• Price of gold and oil dropping
The Euro yesterday depreciated on the international market, after Standard & Poor's warned it might downgrade 15 words in the Eurozone, as well as the rating of bonds of the European Financial Stability Fund (EFSF). Moritz Kraemer, head of the sovereign rating division of S&P in New York, said that the rating of EFSF was put on watch with a negative outlook.
The Euro lost 0.1% at 10:12 on the New York market, reaching 1.3384 dollars.
Analysts say that all of the current news is affecting the dynamic of the Euro, but the most important event is the EU summit scheduled for December 8th-9th, which will set the trend for the following weeks.

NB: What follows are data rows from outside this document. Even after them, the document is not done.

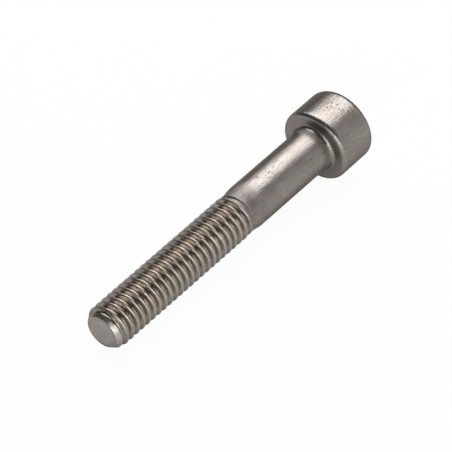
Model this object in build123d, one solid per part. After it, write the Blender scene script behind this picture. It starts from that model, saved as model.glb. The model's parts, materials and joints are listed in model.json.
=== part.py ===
"""M6 x 40 cheese head screw with a six-lobe socket, in millimetres.

The screw is formed from one piece of steel, so it is one solid. It is made upright about the Z axis,
with the bearing face of the head at z = 0, the head above it and the point below. It is then laid down
as it rests on a flat surface: on the rim of its head and on the thread crests at its point, which
faces -X. The origin is on that surface, under the middle of the screw.
"""

import math
import os

from build123d import *

# Head
head_diameter = 9.8
head_height = 6.0
head_top_radius = 1.0  # rounds the outer edge of the top face
head_rim_radius = 0.6  # rounds the outer edge of the bearing face

# Six-lobe socket of size 30, pressed into the top face
socket_across_lobes = 5.6
socket_across_flutes = 3.95
socket_lobe_radius = 0.457
socket_depth = 2.4  # of the six-lobe form
socket_floor_depth = 0.5  # of the cone that the punch leaves below that form
socket_mouth_chamfer = 0.15

# Shank, with a fillet into the bearing face and a neck before the thread
length = 40.0  # from the bearing face to the point
shank_diameter = 5.9
shank_length = 13.3
fillet_length = 0.75  # along the shank
fillet_width = 0.45  # across the bearing face
neck_diameter = 5.54
neck_length = 1.5  # along which the shank narrows to the neck

# Thread, from the neck to the point, as a plain cylinder over its crests
thread_crest_diameter = 5.8
point_diameter = 4.4  # of the flat face at the point
point_chamfer_length = 1.1

neck_end = shank_length + neck_length  # the thread reaches from here to the point
crest_start = length - point_chamfer_length  # of the full crests, at the point


def outline():
    """Half section of the screw without its socket, with x as the radius."""
    head_r, shank_r, neck_r = head_diameter / 2, shank_diameter / 2, neck_diameter / 2
    crest_r, point_r = thread_crest_diameter / 2, point_diameter / 2
    rim_r, top_r = head_r - head_rim_radius, head_r - head_top_radius
    fillet_r = shank_r + fillet_width
    with BuildSketch() as section:
        with BuildLine():
            Polyline(
                (top_r, head_height),
                (0, head_height),
                (0, -length),
                (point_r, -length),
                (crest_r, -crest_start),
                (crest_r, neck_r - crest_r - neck_end),
                (neck_r, -neck_end),
                (shank_r, -shank_length),
                (shank_r, -fillet_length),
            )
            EllipticalCenterArc((fillet_r, -fillet_length), fillet_width, fillet_length, 90)
            Line((fillet_r, 0), (rim_r, 0))
            CenterArc((rim_r, head_rim_radius), head_rim_radius, -90, 90)
            Line((head_r, head_rim_radius), (head_r, head_height - head_top_radius))
            CenterArc((top_r, head_height - head_top_radius), head_top_radius, 0, 90)
        make_face()
    return section.sketch


def star(wider=0):
    """Six round lobes joined by six hollow flutes, each arc tangent to the next, widened all round."""
    lobe_r, flute_edge = socket_lobe_radius, socket_across_flutes / 2
    lobe_c = socket_across_lobes / 2 - lobe_r
    # Seen along a flute, the centre of the lobe beside it lies this far out and this far across.
    out, across = lobe_c * math.cos(math.pi / 6), lobe_c * math.sin(math.pi / 6)
    # The two centres lie as far apart as the two radii together, which gives the flute's radius.
    reach = out - flute_edge
    flute_r = (reach**2 + across**2 - lobe_r**2) / (2 * (lobe_r + reach))
    flute_c = flute_edge + flute_r
    flute_half = math.degrees(math.atan2(across, flute_c - out))
    lobe_half = flute_half + 30
    with BuildSketch() as section:
        with BuildLine():
            for lobe in range(0, 360, 60):
                flute = lobe + 30
                lobe_centre = Vector(lobe_c, 0).rotate(Axis.Z, lobe)
                flute_centre = Vector(flute_c, 0).rotate(Axis.Z, flute)
                CenterArc(lobe_centre, lobe_r + wider, lobe - lobe_half, 2 * lobe_half)
                CenterArc(flute_centre, flute_r - wider, flute + 180 + flute_half, -2 * flute_half)
        make_face()
    return section.sketch


def socket():
    """Tool for the socket: the star, the cone under it and the chamfer along its edge."""
    form = extrude(star(), -socket_depth)
    hung = (Align.CENTER, Align.CENTER, Align.MAX)
    cone = Pos(0, 0, -socket_depth) * Cone(0, socket_across_flutes / 2, socket_floor_depth, align=hung)
    # The chamfer's slope runs on above the top face by as much as it goes below it.
    above = Pos(0, 0, socket_mouth_chamfer) * star(2 * socket_mouth_chamfer)
    below = Pos(0, 0, -socket_mouth_chamfer) * star()
    mouth = loft([above, below], ruled=True)
    return Pos(0, 0, head_height) * (form + cone + mouth)


def screw():
    """The whole screw, upright."""
    return revolve(Plane.XZ * outline(), Axis.Z) - socket()


def lay_down(upright):
    """Lays the screw on the rim of its head and the crests at its point, with the point to -X."""
    along = crest_start + head_rim_radius
    out = head_diameter / 2 - head_rim_radius - thread_crest_diameter / 2
    lean = math.atan2(out, along) + math.asin(head_rim_radius / math.hypot(along, out))
    laid = Rotation(0, 90 - math.degrees(lean), 0) * upright
    box = laid.bounding_box()
    return Pos(-box.center().X, 0, -box.min.Z) * laid


os.makedirs("parts", exist_ok=True)
export_step(lay_down(screw()), "parts/screw.step")
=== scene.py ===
"""A lying machine screw with a star drive: its surface, its steel and the studio round it.

The screw is worked out about its own axis, in a frame with its origin in the middle of the bearing
face, z towards the top of the head and the point at -length, and is then laid on the surface z = 0.
"""

import json
import math

import bmesh
import bpy
import numpy as np
from mathutils import Matrix, Vector


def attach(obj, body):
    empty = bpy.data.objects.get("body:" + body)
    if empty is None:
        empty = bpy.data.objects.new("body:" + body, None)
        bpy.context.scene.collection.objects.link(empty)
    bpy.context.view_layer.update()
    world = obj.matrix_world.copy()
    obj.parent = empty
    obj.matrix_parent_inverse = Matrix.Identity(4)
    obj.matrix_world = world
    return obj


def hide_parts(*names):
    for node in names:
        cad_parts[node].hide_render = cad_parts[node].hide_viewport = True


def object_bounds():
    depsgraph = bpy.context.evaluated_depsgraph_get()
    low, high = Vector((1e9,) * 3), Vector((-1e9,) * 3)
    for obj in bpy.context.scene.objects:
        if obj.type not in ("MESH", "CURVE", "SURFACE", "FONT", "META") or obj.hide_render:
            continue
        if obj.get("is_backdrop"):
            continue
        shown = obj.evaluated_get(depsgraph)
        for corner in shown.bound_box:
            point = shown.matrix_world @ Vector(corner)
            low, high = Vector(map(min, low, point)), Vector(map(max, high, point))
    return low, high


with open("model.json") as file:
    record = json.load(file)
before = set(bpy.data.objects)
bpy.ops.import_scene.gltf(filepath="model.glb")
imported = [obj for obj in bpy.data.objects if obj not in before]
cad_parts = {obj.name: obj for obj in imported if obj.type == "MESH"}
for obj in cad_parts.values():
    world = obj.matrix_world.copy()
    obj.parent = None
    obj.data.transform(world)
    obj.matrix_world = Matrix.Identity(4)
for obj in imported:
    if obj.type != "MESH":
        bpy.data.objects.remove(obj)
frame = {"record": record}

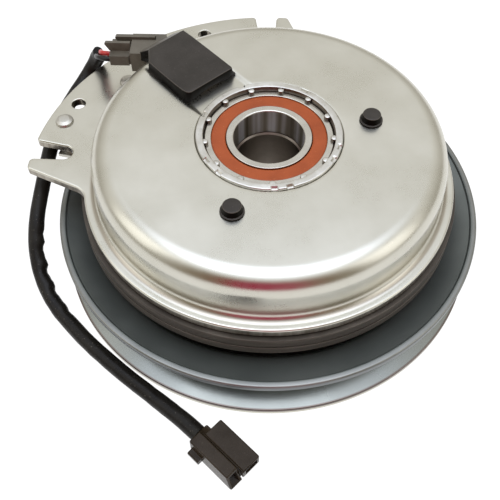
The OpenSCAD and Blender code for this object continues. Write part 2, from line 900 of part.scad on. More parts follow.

The S&P warning also led to losses on the oil market, as investors worry that the Eurozone will enter a recession, affecting demand for energy. In 2010, the European Union generated 16% of the global demand for oil, according to BP Plc. The United States, the world's largest oil consumer, accounted for 21% of the total demand (19.1 million barrels a day).
The price of oil with January delivery fell 37 cents (0.4%) from 10:18, on the New York Mercantile Exchange, to 100.62 dollars/ barrel. On the ICE Futures Europe in London, the price of Brent oil with January delivery fell 5 cents (0.1%), to 109.76 dollars/barrel.
Also yesterday, the price of gold with February delivery fell 25.7 dollars (1.5%) at 10:19, on Comex New York, reaching 1,708.8 dollars/ounce. Silver also fell 1.75, to 31.83 dollar/ounce.
According to the specialists of "Goldman Sachs Group" Inc., the price of gold will rise in 2012, provided interest rates stay low. It needs to be reminded that this year, the price of gold reached an all-time high of 1,923.70 dollars ounce (September 6th), after the central banks increased their purchases, and investors grew their placements in gold.